## Your instructions
Would you quote the material below from its first line through the line containing "wasm.setup();", exactly and with both ends included?

begin Given entries

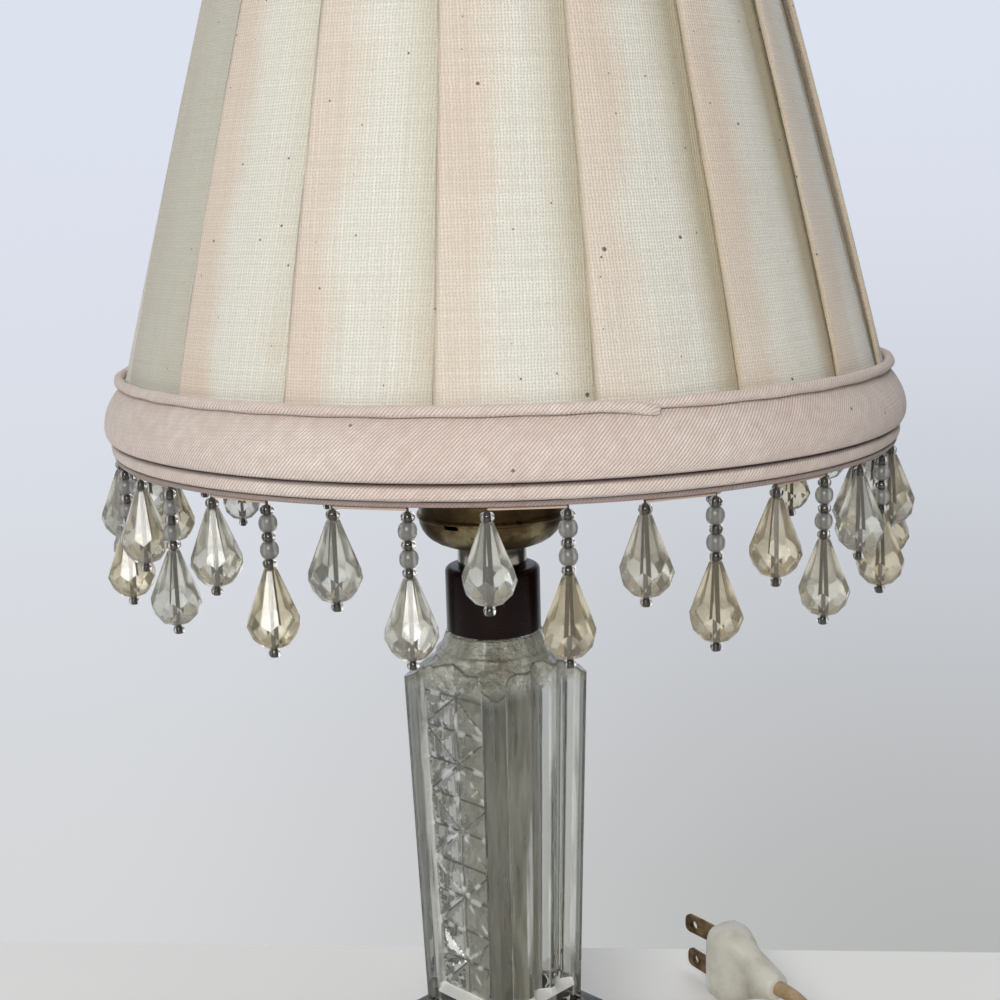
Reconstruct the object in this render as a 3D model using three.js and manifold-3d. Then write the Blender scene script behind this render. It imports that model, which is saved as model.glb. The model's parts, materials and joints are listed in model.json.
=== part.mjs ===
// Boudoir table lamp: a pressed-glass column lamp with a clip-on pleated shade and a beaded fringe.
// Millimetres, +Z up. The origin is on the table under the lamp's axis, and the column stands
// with one corner towards -Y.
import * as THREE from "three";
import { mergeVertices } from "three/addons/utils/BufferGeometryUtils.js";
import Module from "manifold-3d";

const wasm = await Module();
wasm.setup();

// Clearance between pieces that touch
const GAP = 0.3;

// Foot of the glass: felt, slab, step and plinth, each a square laid corner-on
const FELT_THICKNESS = 1.5;
const FELT_INSET = 2;
const SLAB_SIDE = 80;
const SLAB_HEIGHT = 16.2;
const STEP_SIDE = 58;
const STEP_HEIGHT = 12;
const PLINTH_SIDE = 42;
const PLINTH_HEIGHT = 10;
const FOOT_BEVEL = 2.4;
const FOOT_CAVITY_RADIUS = 24;
const FOOT_CAVITY_HEIGHT = 20.5;

// Glass column and its shoulder, ledge and neck
const COLUMN_HEIGHT = 96;
const COLUMN_BOTTOM_SIDE = 31.2;
const COLUMN_TOP_SIDE = 35.8;
const CORNER_FLAT = 1.2;
const SHOULDER_RISE = 6.8;
const LEDGE_RADIUS = 15.6;
const LEDGE_HEIGHT = 1.9;
const GLASS_NECK_RADIUS = 13.2;
const GLASS_NECK_HEIGHT = 4.5;
const GLASS_BORE_RADIUS = 10;
const GLASS_ROUNDING = 0.6;
const NECK_FILLET = 0.9;

// Star panel on one face of the column, fluted panels on the other three
const PANEL_SILL = 8;
const PANEL_MARGIN = 5.8;
const PANEL_DEPTH = 2.4;
const SILL_DROP = 1.8;
const STAR_PITCH = 17.8;
const STAR_RELIEF = 1.5;
const STAR_HEART = 0.5;
const FLUTE_COUNT = 3;
const FLUTE_MARGIN = 4;
const FLUTE_RIB = 1.8;
const FLUTE_DEPTH = 2.6;
const FLUTE_EDGE_DEPTH = 0.9;
const MIDDLE_FLUTE_EXTRA = 0.5;
const FLUTE_ARC_STEPS = 5;

// Threaded pipe and what it draws together
const PIPE_RADIUS = 5.1;
const PIPE_BORE = 3.6;
const PIPE_IN_CAP = 5;
const NUT_ACROSS_FLATS = 15;
const NUT_HEIGHT = 4;
const NUT_LEFT_OVER = 1.5;
const WASHER_RADIUS = 15;
const WASHER_THICKNESS = 1.2;
const COLLAR_RADIUS = 12.7;
const COLLAR_HEIGHT = 17.4;
const COLLAR_ROUND = 1.4;
const NECK_TUBE_RADIUS = 9.25;
const NECK_TUBE_HEIGHT = 5.4;

// Lamp socket
const CAP_HUB_RADIUS = 9.7;
const CAP_SEAM_RADIUS = 19.4;
const CAP_SEAM_RISE = 8.3;
const CAP_HEIGHT = 21;
const CAP_WALL = 0.8;
const CAP_RIB = 0.4;
const CAP_BOWL_OUTSIDE = [[0.55, 0.16], [0.88, 0.5]];
const CAP_BOWL_INSIDE = [[0.8, 0.55], [0.3, 0.25]];
const CAP_SLOT = { width: 4, depth: 8, height: 1.2, azimuth: -32 };
const SHELL_HEIGHT = 40;
const SHELL_WALL = 0.6;
const SHELL_LAP = 4;
const SHELL_BEAD = 0.9;
const SLEEVE_WALL = 0.9;
const SLEEVE_STAND_OUT = 1.6;
const SOCKET_BODY_RISE = 3;
const SOCKET_BODY_HEIGHT = 18;
const SCREW_SHELL_WALL = 0.7;
const SCREW_SHELL_DROP = 4;
const SWITCH_STEM_RADIUS = 1.8;
const SWITCH_STEM_SEAT = 6;
const SWITCH_RISE = 9;
const KNOB_RADIUS = 5.2;
const KNOB_LENGTH = 9;
const KNOB_STAND_OFF = 4;
const KNOB_RIBS = 10;
const KNOB_RIB_DEPTH = 0.7;
const KNOB_OUTLINE = [[0, 0.8], [0.13, 1], [0.83, 0.92], [1, 0.7]];

// Bulb
const BULB_BASE_RADIUS = 13.1;
const BULB_BASE_HEIGHT = 25;
const BULB_RADIUS = 30;
const BULB_LENGTH = 108;
const BULB_WALL = 1;
const BULB_NECK_RADIUS = 12.4;
const BULB_NECK_HEIGHT = 6;
const BULB_NECK_FLARE = 0.6;
const BULB_JOIN_POLAR = 128;
const BULB_ARC_STEPS = 6;
const BULB_CONTACT_RADIUS = 4.5;
const BULB_CONTACT_HEIGHT = 1.6;
const BULB_CONE_HEIGHT = 5.5;

// Bulb clip
const CLIP_WIRE_RADIUS = 0.9;
const CLIP_HEIGHT = 74.7;
const CLIP_LOOP_DROP = 14;
const CLIP_LOOP_SPREAD = 42;
const CLIP_HOLD_OFF = 0.25;
const BARREL_WALL = 1;
const BARREL_LENGTH = 15;

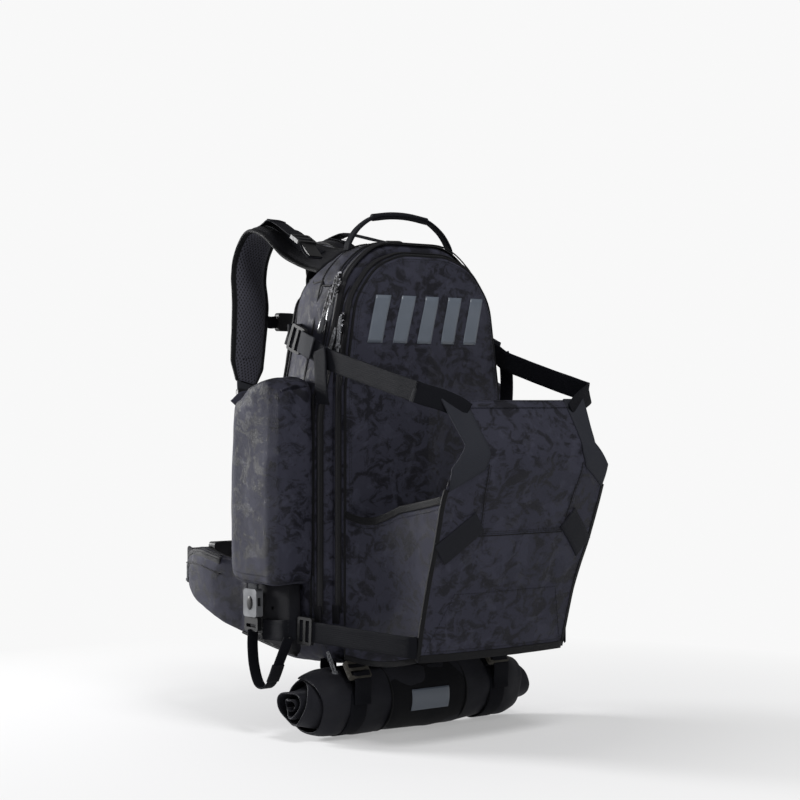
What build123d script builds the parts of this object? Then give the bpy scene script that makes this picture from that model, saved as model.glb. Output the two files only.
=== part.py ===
"""Trail-work backpack with a let-out front carrier flap, in millimetres.

Working frame: x runs to the right as seen from the front, y runs towards the wearer, z is up.
y = 0 is the face of the front compartment and z = 0 is the underside of the tool roll.
At the end every node is moved so that the origin is the bottom centre of the whole object.
"""
from build123d import *
import os

# ---- driving dimensions -------------------------------------------------------------
BAG_LOW = 88            # underside of the main compartment
BAG_TOP = 600           # crown of the main compartment
BAG_HALF = 142          # half width of the main compartment
SHOULDER_Z = 390        # its sides lean in above this
CROWN_Z = 560           # and have come in by CROWN_IN here
CROWN_IN = 36
BAG_FRONT = 18          # front wall of the main compartment
BAG_BACK = 165          # rear wall of the main compartment
FRONT_HALF = 127        # half width of the front compartment
FRONT_TOP = 587
FRONT_LEAN = ((0, 420), (16, 530))   # where its sides lean in: how far, at what height
FABRIC = 2.5            # wall of a fabric shell with its lining
ZIP_LOW = 150           # both arched zips end here on each side
ZIP_PROUD = 1.6
POCKET_OUT = 195        # outer face of a side pocket
POCKET_Y = (36, 145)
POCKET_Z = (185, 424)
BACK_FACE = 174         # face of the back panel that carries the pads
PAD_FACE = 193
LUMBAR_FACE = 201
STRAP_WIDE = 62
STRAP_THICK = 13
STRAP_AXIS_Y = 182      # line about which both shoulder straps swing
STRAP_AXIS_Z = 590
LOOP_AXIS_Y = 46        # line about which the haul loop swings
LOOP_AXIS_Z = 594
FIN_AXIS_X = 146        # upright line about which a hip fin swings
FIN_AXIS_Y = 177
FIN_THICK = 17
BELT_Z = 193            # height of the hip belt webbing
BELT_Y = 333
BELT_END = 40           # each half of the open belt ends this far from the middle
STERNUM_Y = 258
STERNUM_Z = 510
ROLL_R = 42             # tool roll under the bag
ROLL_Y = 28
ROLL_HALF = 172
ROLL_STRAP_X = 112      # middle of each strap round the roll
WEB = 25                # compression webbing
WEB_THICK = 2
FLAP_THICK = 3
CLEAR = 0.4             # gap between pieces that move past each other
SIDES = ("left", "right")


# ---- general shapes -----------------------------------------------------------------
def upright(y):
    """Plane across the object at y, with local x along X and local y along Z, facing the front."""
    return Plane(origin=(0, y, 0), x_dir=(1, 0, 0), z_dir=(0, -1, 0))


def profile(x):
    """Plane along the object at x, with local x along Y and local y along Z, facing +X."""
    return Plane(origin=(x, 0, 0), x_dir=(0, 1, 0), z_dir=(1, 0, 0))


def face_of(points, radius=0.0):
    """Flat outline through the points, with every corner rounded."""
    face = make_face(Polyline(*points, close=True))
    return fillet(face.vertices(), radius) if radius else face


def across(points, y0, y1, radius=0.0):
    """Outline in X and Z, from y0 to y1."""
    return extrude(upright(y1) * face_of(points, radius), amount=y1 - y0)


def along(points, x0, x1, radius=0.0):
    """Outline in Y and Z, from x0 to x1."""
    return extrude(profile(x0) * face_of(points, radius), amount=x1 - x0)


def block(x, y, z):
    """Box between the limits given as pairs."""
    size = [pair[1] - pair[0] for pair in (x, y, z)]
    middle = [(pair[1] + pair[0]) / 2 for pair in (x, y, z)]
    return Pos(*middle) * Box(*size)


def mirrored(points):
    """An outline given by its right half, from the bottom up, closed with the left half."""
    return points + [(-x, z) for x, z in reversed(points)]


def on_side(part, side):
    """Parts are drawn on the left, at negative x."""
    return part if side == "left" else mirror(part, about=Plane.YZ)


def band(points, thickness, radius):
    """Outline of a strip of even thickness along straight runs joined by arcs."""
    return trace(FilletPolyline(*points, radius=radius), line_width=thickness)


def strip_plane(a, b, edge):
    """Plane halfway from a to b: local x along the strip, local y across its width."""
    start, end = Vector(*a), Vector(*b)
    run = (end - start).normalized()
    return Plane(origin=(start + end) / 2, x_dir=run, z_dir=run.cross(Vector(*edge)).normalized())


def strip(a, b, width, thickness=WEB_THICK, edge=(0, 0, 1)):
    """Straight run of webbing."""
    length = (Vector(*b) - Vector(*a)).length
    return strip_plane(a, b, edge) * Box(length, width, thickness)


def ladder_lock(wide):
    """Two-slot buckle: local x along the webbing, y across it."""
    length, thick, bar = 24, 5, 4
    frame = extrude(RectangleRounded(length, wide + 8, 3), amount=thick / 2, both=True)
    slot_long = (length - 3 * bar) / 2
    for place in (-1, 1):
        frame -= Pos(place * (slot_long + bar) / 2, 0, 0) * Box(slot_long, wide + 1, 2 * thick)
    return frame


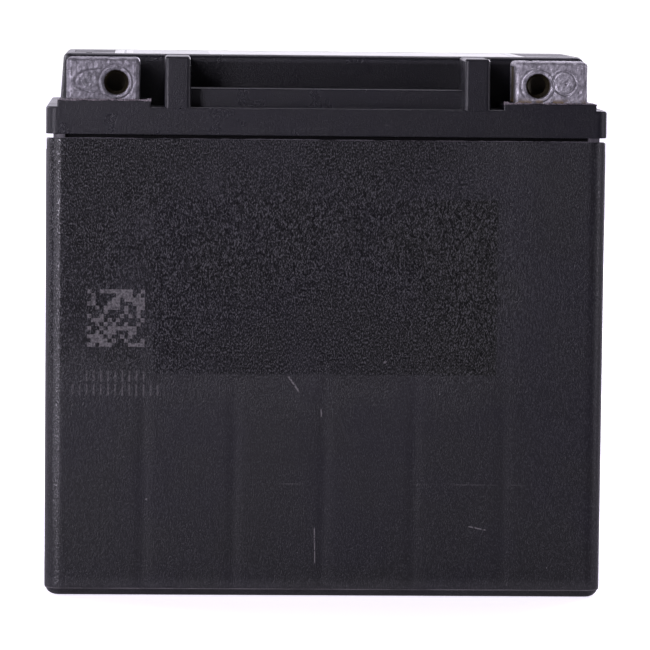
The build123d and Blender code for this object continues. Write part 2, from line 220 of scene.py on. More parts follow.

end Given entries

## Task result
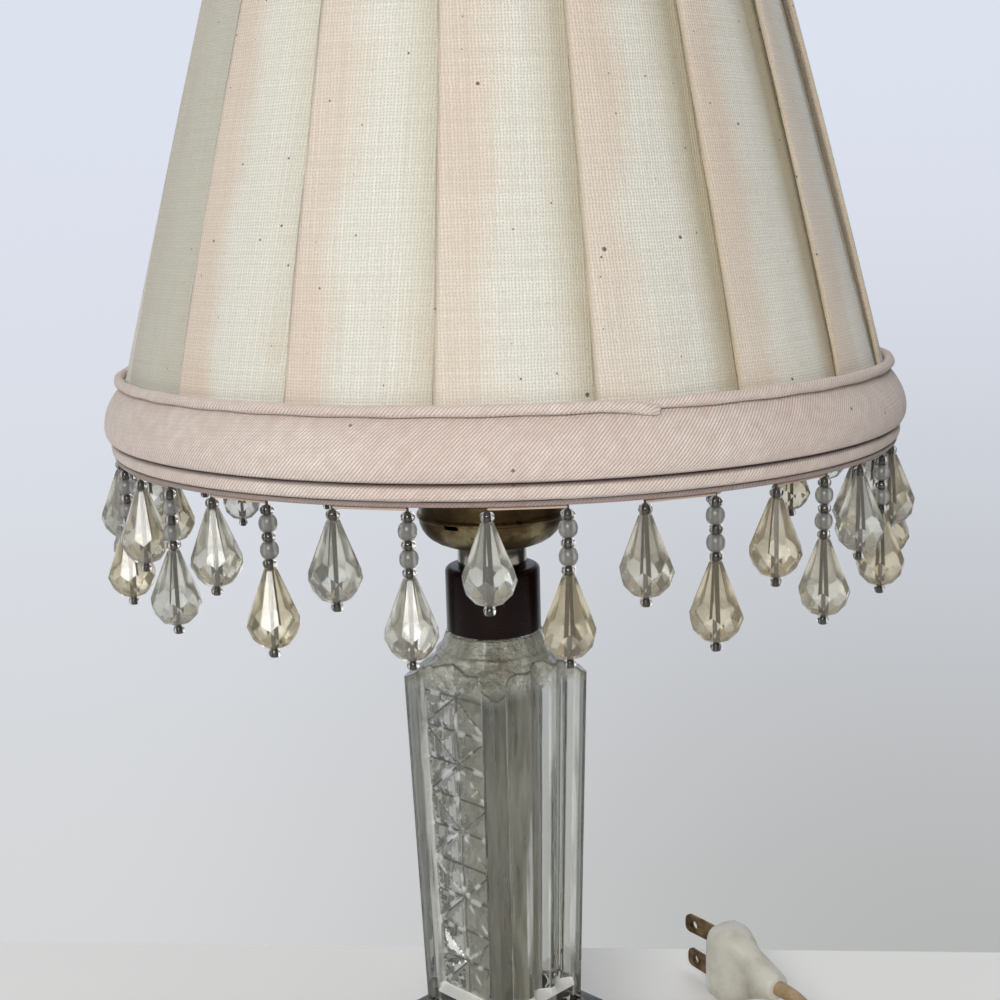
Reconstruct the object in this render as a 3D model using three.js and manifold-3d. Then write the Blender scene script behind this render. It imports that model, which is saved as model.glb. The model's parts, materials and joints are listed in model.json.
=== part.mjs ===
// Boudoir table lamp: a pressed-glass column lamp with a clip-on pleated shade and a beaded fringe.
// Millimetres, +Z up. The origin is on the table under the lamp's axis, and the column stands
// with one corner towards -Y.
import * as THREE from "three";
import { mergeVertices } from "three/addons/utils/BufferGeometryUtils.js";
import Module from "manifold-3d";

const wasm = await Module();
wasm.setup();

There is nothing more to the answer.